→ What to do
Only the lines from the line with "if empty is" through the line with "before = set(bpy.data.objects)" should be copied, exactly as they appear, with both ends kept.

→ Source material
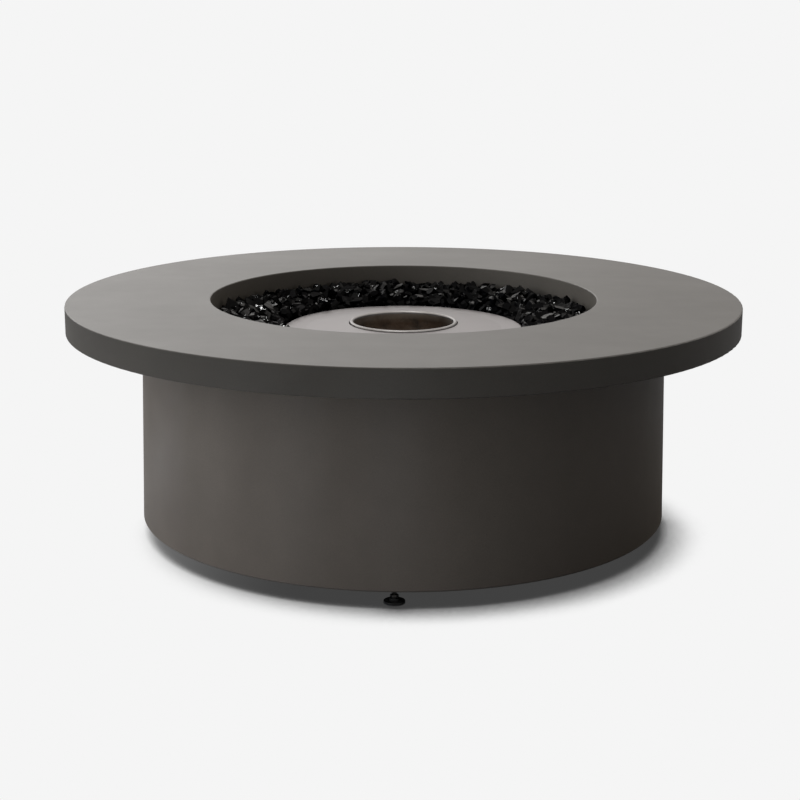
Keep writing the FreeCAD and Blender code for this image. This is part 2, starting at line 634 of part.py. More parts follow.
def make_reservoir():
    """Fuel tank, its pressed deck round the throat, and the fibre pad that fills it."""
    tank = new_body("fuel_tank")
    wall_top = f"({TANK_TOP} - tank_wall)"
    revolve(tank, [
        ("0", TANK_BOTTOM),
        (TANK, TANK_BOTTOM),
        (TANK, wall_top),
        (f"({TANK} - tank_wall)", wall_top),
        (f"({TANK} - tank_wall)", f"({TANK_BOTTOM} + tank_wall)"),
        ("0", f"({TANK_BOTTOM} + tank_wall)"),
    ])
    ring("tank_deck", f"({THROAT} + thread_gap)", TANK, wall_top, TANK_TOP)
    fibre_radius = f"({TANK} - tank_wall - fibre_gap)"
    fibre_bottom = f"({TANK_BOTTOM} + tank_wall + fibre_gap)"
    fibre_top = f"({THROAT_BOTTOM} - baffle_thickness - fibre_gap)"
    ring("fuel_fibre_pad", "0", fibre_radius, fibre_bottom, fibre_top)


def make_burner_casing():
    """Outer pan with an inward flange that hangs from the plate's studs and catches spilt fuel."""
    body = new_body("burner_casing")
    flange_underside = f"({PLATE_UNDERSIDE} - plate_thickness)"
    inside = f"({CASING} - plate_thickness)"
    revolve(body, [
        ("0", CASING_BOTTOM),
        (CASING, CASING_BOTTOM),
        (CASING, PLATE_UNDERSIDE),
        (CASING_MOUTH, PLATE_UNDERSIDE),
        (CASING_MOUTH, flange_underside),
        (inside, flange_underside),
        (inside, CASING_FLOOR),
        ("0", CASING_FLOOR),
    ])
    dress(body, "Fillet", "casing_bottom_edge", [(CASING, CASING_BOTTOM)], "casing_round")
    sketch = new_sketch(body, "casing_stud_hole", "XY_Plane", flange_underside)
    draw_circle(sketch, "plate_stud_radius + plate_stud_hole_gap", PLATE_STUD_CIRCLE)
    hole = pocket_up(body, "casing_stud_hole_cut", sketch, "plate_thickness")
    repeat_round(body, "casing_stud_holes", "plate_stud_count", [hole])


def make_tank_standoffs():
    """Spacer tubes between the casing's floor and the tank."""
    body = new_body("tank_standoffs")
    sketch = new_sketch(body, "standoff", "XY_Plane", CASING_FLOOR)
    draw_circle(sketch, "standoff_radius", "standoff_circle")
    draw_circle(sketch, "standoff_bore", "standoff_circle")
    pad(body, "standoff_raised", sketch, "standoff_height")
    repeat_round(body, "standoffs", "standoff_count")


def make_plate_studs():
    """Studs welded under the plate, through the casing's flange."""
    body = new_body("plate_studs")
    level = f"({PLATE_UNDERSIDE} - plate_stud_length)"
    sketch = new_sketch(body, "plate_stud", "XY_Plane", level)
    draw_circle(sketch, "plate_stud_radius", PLATE_STUD_CIRCLE)
    pad(body, "plate_stud_raised", sketch, "plate_stud_length")
    dress(body, "Chamfer", "plate_stud_end", [("plate_stud_radius", level)], "stud_chamfer")
    repeat_round(body, "plate_studs_round", "plate_stud_count")


def make_plate_stud_nuts():
    """Nuts that clamp the casing's flange to the plate."""
    body = new_body("plate_stud_nuts")
    level = f"({PLATE_UNDERSIDE} - plate_thickness - plate_nut_height)"
    sketch = new_sketch(body, "plate_nut", "XY_Plane", level)
    draw_hexagon(sketch, "plate_nut_flats", PLATE_STUD_CIRCLE)
    draw_circle(sketch, "plate_stud_radius + thread_gap", PLATE_STUD_CIRCLE)
    pad(body, "plate_nut_raised", sketch, "plate_nut_height")
    repeat_round(body, "plate_nuts", "plate_stud_count")


# Build, check and write

def check_document():
    """Stops if any object failed, or if a sub-part has no valid shape."""
    doc.recompute()
    for item in doc.Objects:
        if "Invalid" in item.State or "Error" in item.State:
            raise ValueError(f"{item.Name} failed: {item.State}")
    for body in PIECES:
        if body.Shape.isNull() or not body.Shape.isValid():
            raise ValueError(f"{body.Label} has no valid shape")


def write_pieces():
    """One STEP file for each sub-part, named by its label."""
    os.makedirs("parts", exist_ok=True)
    for body in PIECES:
        body.Shape.exportStep(f"parts/{body.Label}.step")
        solids = len(body.Shape.Solids)
        print(f"{body.Label}: {solids} solids, {body.Shape.Volume / 1000:.2f} cm3")


def main():
    make_tabletop_slab()
    make_slab_gasket()
    make_base_drum()
    make_slab_inserts()
    make_slab_bolts()
    make_slab_washers()
    make_foot_inserts()
    make_foot_lock_nuts()
    for side, angle in FEET.items():
        make_foot(side, angle)
    make_glass_tray()
    make_fire_glass()
    make_burner_top_plate()
    make_mouth()
    make_flame_baffle()
    make_reservoir()
    make_burner_casing()
    make_tank_standoffs()
    make_plate_studs()
    make_plate_stud_nuts()
    check_document()
    write_pieces()


main()
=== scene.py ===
import json
import math
import random

import bpy
from mathutils import Euler, Matrix, Vector


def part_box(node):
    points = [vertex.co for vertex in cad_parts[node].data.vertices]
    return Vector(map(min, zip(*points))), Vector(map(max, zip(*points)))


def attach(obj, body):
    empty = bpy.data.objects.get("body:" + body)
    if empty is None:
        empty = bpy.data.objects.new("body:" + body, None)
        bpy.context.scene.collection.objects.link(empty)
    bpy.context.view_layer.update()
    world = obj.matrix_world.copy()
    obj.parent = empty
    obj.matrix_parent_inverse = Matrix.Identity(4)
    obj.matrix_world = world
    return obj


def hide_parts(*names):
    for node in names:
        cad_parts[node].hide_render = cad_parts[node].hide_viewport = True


# A round fire table in dark concrete: a steel tray of black crushed glass round a lift-out steel burner.
# Metres, in the same frame as the construction: floor at 0, +Z up, -Y is the front.

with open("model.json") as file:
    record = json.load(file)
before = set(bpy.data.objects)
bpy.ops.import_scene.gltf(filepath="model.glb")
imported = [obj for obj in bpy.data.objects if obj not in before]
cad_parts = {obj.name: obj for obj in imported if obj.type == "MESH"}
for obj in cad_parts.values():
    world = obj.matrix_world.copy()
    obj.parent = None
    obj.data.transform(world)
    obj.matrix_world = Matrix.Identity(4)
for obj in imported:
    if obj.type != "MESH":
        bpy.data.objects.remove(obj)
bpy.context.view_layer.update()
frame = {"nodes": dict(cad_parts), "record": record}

# Sizes read from the construction
PLATE_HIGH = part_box("burner_top_plate")[1]
SLAB_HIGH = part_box("tabletop_slab")[1]
TRAY_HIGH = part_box("glass_tray")[1]
THROAT_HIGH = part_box("burner_throat")[1]
WELL_RADIUS = 0.363
PLATE_RADIUS = PLATE_HIGH.x
PLATE_DISH = 0.009
PLATE_EDGE_TOP = PLATE_HIGH.z - PLATE_DISH
TRAY_LIP_RADIUS = TRAY_HIGH.x
TRAY_LIP_TOP = TRAY_HIGH.z
DRUM_FOOT_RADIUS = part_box("base_drum")[1].x

# The photograph's camera
PICTURE_SIDE = 800
LENS_PIXELS = 1693.7
SENSOR = 0.036
CAMERA_DISTANCE = 3.1596
CAMERA_HEIGHT = 1.0013
CAMERA_PITCH = 0.23723
CAMERA_ROLL = 0.00255
CAMERA_SIDE_STEP = math.radians(1.7)
AXIS_RIGHT_OF_CENTRE = 3.3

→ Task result
    if empty is None:
        empty = bpy.data.objects.new("body:" + body, None)
        bpy.context.scene.collection.objects.link(empty)
    bpy.context.view_layer.update()
    world = obj.matrix_world.copy()
    obj.parent = empty
    obj.matrix_parent_inverse = Matrix.Identity(4)
    obj.matrix_world = world
    return obj


def hide_parts(*names):
    for node in names:
        cad_parts[node].hide_render = cad_parts[node].hide_viewport = True


# A round fire table in dark concrete: a steel tray of black crushed glass round a lift-out steel burner.
# Metres, in the same frame as the construction: floor at 0, +Z up, -Y is the front.

with open("model.json") as file:
    record = json.load(file)
before = set(bpy.data.objects)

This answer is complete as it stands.